● GIVEN MATERIAL
---

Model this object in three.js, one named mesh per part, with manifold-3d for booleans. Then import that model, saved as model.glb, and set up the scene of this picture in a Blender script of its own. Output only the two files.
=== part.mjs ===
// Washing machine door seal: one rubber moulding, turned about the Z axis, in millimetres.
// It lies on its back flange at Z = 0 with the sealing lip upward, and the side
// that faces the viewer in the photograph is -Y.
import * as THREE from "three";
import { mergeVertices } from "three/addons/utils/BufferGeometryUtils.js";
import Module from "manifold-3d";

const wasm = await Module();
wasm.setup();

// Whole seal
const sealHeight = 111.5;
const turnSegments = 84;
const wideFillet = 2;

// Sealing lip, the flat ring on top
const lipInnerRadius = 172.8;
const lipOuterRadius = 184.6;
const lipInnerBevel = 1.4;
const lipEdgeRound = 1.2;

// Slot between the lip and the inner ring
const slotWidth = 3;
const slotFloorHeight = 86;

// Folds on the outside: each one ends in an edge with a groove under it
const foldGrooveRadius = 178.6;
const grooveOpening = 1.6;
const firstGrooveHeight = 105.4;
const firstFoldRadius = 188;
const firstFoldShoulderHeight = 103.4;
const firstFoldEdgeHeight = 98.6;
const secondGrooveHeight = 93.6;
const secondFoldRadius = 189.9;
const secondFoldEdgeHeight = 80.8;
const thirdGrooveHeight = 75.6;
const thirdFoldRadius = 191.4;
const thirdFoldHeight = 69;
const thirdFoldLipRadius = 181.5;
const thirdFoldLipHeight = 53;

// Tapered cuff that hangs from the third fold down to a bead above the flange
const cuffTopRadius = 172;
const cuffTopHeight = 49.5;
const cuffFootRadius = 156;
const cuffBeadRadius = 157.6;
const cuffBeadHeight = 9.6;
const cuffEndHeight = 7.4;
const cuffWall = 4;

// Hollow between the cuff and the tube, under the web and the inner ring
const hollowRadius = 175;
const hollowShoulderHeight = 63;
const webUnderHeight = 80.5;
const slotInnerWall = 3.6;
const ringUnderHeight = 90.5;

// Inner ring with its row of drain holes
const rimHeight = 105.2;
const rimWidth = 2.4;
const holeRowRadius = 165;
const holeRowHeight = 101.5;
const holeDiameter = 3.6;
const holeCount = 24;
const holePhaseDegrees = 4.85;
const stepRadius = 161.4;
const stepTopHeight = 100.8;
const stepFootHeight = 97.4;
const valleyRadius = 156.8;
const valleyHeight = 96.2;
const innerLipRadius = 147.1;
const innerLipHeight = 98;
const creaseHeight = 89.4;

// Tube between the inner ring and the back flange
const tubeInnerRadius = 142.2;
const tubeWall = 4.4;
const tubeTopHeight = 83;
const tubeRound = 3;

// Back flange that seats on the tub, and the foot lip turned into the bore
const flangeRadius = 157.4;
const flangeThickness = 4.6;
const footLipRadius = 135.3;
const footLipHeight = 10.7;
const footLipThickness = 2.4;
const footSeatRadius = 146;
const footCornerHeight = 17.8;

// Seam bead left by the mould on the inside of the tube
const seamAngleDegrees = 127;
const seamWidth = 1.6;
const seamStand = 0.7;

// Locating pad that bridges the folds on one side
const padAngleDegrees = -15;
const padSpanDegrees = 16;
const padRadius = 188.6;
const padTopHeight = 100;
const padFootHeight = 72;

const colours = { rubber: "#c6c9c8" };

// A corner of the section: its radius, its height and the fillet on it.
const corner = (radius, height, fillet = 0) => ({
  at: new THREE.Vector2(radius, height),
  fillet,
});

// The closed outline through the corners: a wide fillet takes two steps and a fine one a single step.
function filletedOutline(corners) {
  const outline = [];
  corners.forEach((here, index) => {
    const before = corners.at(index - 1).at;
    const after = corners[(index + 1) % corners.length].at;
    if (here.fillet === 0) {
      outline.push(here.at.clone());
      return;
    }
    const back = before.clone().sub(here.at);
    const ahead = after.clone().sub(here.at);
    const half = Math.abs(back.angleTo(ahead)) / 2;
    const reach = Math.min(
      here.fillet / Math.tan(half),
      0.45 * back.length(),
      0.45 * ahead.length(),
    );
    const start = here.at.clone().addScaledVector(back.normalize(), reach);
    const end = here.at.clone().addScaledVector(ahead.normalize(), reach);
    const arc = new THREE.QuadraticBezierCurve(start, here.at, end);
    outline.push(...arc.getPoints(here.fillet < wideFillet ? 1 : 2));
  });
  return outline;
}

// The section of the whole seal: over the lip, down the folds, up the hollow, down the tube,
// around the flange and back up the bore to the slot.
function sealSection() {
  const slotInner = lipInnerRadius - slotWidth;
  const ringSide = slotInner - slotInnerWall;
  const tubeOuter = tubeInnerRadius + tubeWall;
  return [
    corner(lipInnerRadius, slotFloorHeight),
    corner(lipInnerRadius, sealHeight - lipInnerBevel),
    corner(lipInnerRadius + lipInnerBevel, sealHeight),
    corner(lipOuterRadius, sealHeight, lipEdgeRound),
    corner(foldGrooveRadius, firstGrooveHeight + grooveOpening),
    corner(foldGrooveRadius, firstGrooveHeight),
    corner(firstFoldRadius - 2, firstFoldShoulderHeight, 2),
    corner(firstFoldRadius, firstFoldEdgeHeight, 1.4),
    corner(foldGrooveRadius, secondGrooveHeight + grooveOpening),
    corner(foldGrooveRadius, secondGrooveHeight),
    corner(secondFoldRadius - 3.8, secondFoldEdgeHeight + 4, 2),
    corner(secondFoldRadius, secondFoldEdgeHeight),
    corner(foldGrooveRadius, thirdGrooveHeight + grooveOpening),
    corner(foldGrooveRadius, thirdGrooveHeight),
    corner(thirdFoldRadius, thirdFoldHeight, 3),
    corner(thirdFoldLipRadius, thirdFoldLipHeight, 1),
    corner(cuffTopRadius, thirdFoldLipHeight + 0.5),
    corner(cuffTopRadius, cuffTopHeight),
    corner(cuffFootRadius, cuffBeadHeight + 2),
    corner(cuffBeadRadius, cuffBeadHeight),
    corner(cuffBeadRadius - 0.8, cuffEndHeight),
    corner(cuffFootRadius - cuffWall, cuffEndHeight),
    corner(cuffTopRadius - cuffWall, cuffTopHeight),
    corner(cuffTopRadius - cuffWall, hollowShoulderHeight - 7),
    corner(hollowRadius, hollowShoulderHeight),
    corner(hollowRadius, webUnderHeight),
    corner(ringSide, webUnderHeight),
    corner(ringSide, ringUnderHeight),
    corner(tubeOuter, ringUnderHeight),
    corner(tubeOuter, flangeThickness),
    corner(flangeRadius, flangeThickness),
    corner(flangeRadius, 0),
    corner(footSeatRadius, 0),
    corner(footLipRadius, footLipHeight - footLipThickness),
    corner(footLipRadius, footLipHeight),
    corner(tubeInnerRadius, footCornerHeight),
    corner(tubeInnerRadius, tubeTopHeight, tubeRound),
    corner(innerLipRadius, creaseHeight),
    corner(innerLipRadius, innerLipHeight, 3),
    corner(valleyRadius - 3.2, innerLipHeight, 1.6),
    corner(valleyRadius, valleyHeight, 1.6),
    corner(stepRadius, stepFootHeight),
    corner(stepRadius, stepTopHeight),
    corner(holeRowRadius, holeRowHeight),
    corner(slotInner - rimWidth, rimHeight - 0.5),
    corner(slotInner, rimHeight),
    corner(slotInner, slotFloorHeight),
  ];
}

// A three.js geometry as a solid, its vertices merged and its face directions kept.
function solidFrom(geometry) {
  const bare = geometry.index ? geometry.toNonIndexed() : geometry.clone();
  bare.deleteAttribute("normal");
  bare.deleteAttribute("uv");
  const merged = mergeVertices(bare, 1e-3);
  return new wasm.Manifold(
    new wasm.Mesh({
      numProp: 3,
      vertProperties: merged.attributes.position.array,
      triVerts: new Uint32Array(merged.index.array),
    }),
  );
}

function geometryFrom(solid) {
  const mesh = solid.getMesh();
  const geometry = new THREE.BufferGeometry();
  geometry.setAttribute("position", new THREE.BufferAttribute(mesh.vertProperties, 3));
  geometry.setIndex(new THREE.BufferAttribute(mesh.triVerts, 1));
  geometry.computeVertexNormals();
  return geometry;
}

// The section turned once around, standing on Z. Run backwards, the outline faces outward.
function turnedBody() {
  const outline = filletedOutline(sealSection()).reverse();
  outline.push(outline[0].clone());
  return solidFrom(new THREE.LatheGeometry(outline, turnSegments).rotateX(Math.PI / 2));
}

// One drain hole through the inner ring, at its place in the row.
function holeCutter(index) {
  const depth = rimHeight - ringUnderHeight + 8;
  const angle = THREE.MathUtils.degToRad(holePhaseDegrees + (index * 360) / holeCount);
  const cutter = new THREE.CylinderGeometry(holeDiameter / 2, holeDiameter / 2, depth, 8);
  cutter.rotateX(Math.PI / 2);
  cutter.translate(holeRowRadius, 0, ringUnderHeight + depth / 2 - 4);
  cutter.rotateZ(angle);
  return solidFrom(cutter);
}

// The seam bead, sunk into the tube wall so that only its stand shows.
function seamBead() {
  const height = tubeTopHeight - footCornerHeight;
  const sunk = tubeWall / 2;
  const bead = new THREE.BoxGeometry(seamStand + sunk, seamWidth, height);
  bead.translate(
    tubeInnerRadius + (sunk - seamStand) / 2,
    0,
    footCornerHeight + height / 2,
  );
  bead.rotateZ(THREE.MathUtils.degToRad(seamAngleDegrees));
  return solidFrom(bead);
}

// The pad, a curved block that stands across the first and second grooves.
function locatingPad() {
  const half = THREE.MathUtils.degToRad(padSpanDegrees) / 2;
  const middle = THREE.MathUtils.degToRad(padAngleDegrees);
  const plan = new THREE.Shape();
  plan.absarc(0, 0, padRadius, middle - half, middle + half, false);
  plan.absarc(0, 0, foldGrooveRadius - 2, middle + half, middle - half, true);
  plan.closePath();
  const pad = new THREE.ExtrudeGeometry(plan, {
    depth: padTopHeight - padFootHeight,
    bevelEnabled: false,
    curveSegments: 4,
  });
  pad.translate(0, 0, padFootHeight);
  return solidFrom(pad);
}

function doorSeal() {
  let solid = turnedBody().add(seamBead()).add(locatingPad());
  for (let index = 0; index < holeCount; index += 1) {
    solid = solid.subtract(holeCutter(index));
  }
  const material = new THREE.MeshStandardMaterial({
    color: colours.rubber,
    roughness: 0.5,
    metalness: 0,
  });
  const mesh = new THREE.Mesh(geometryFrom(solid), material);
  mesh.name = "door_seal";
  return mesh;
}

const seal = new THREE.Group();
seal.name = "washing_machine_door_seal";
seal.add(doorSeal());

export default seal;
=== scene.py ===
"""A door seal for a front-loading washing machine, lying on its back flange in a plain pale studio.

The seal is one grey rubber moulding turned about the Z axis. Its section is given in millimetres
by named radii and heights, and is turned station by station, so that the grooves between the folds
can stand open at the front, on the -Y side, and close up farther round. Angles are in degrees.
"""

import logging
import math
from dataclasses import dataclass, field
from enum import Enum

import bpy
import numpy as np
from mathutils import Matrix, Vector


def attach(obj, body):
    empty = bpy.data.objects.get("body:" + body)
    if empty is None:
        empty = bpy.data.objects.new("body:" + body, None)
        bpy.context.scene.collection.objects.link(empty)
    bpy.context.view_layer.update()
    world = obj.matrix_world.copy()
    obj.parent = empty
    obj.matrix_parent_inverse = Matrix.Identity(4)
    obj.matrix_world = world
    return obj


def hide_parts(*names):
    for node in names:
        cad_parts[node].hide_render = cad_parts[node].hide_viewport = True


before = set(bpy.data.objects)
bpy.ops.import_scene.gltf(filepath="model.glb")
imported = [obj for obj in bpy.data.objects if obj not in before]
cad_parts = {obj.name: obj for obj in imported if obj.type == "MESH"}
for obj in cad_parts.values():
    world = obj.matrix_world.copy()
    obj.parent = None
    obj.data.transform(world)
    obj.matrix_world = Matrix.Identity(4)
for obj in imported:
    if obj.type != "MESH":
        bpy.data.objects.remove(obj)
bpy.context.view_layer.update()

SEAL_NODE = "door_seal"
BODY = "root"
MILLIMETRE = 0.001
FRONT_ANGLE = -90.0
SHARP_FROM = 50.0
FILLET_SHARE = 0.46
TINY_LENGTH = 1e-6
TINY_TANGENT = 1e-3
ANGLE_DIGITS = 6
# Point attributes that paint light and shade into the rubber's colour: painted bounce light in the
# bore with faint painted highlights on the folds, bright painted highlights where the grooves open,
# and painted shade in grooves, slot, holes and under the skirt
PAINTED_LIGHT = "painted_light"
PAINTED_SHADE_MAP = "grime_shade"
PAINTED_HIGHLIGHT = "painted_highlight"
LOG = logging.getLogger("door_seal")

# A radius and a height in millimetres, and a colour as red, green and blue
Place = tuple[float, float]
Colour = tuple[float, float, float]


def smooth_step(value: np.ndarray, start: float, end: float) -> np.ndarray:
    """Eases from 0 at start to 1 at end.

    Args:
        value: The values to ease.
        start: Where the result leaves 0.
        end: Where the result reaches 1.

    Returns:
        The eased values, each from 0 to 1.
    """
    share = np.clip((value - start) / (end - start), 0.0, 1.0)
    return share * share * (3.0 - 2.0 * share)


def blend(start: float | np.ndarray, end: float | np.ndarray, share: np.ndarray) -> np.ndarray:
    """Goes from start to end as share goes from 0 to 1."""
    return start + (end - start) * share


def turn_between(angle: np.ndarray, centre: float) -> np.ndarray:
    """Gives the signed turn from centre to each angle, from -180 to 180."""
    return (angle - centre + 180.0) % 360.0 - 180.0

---

● BRIEF
The lines to quote run from the one containing "const seal = new THREE.Group();" to the one containing "if empty is". Quote them exactly, with both of those lines, and nothing else.

● SOLUTION
const seal = new THREE.Group();
seal.name = "washing_machine_door_seal";
seal.add(doorSeal());

export default seal;
=== scene.py ===
"""A door seal for a front-loading washing machine, lying on its back flange in a plain pale studio.

The seal is one grey rubber moulding turned about the Z axis. Its section is given in millimetres
by named radii and heights, and is turned station by station, so that the grooves between the folds
can stand open at the front, on the -Y side, and close up farther round. Angles are in degrees.
"""

import logging
import math
from dataclasses import dataclass, field
from enum import Enum

import bpy
import numpy as np
from mathutils import Matrix, Vector


def attach(obj, body):
    empty = bpy.data.objects.get("body:" + body)
    if empty is None:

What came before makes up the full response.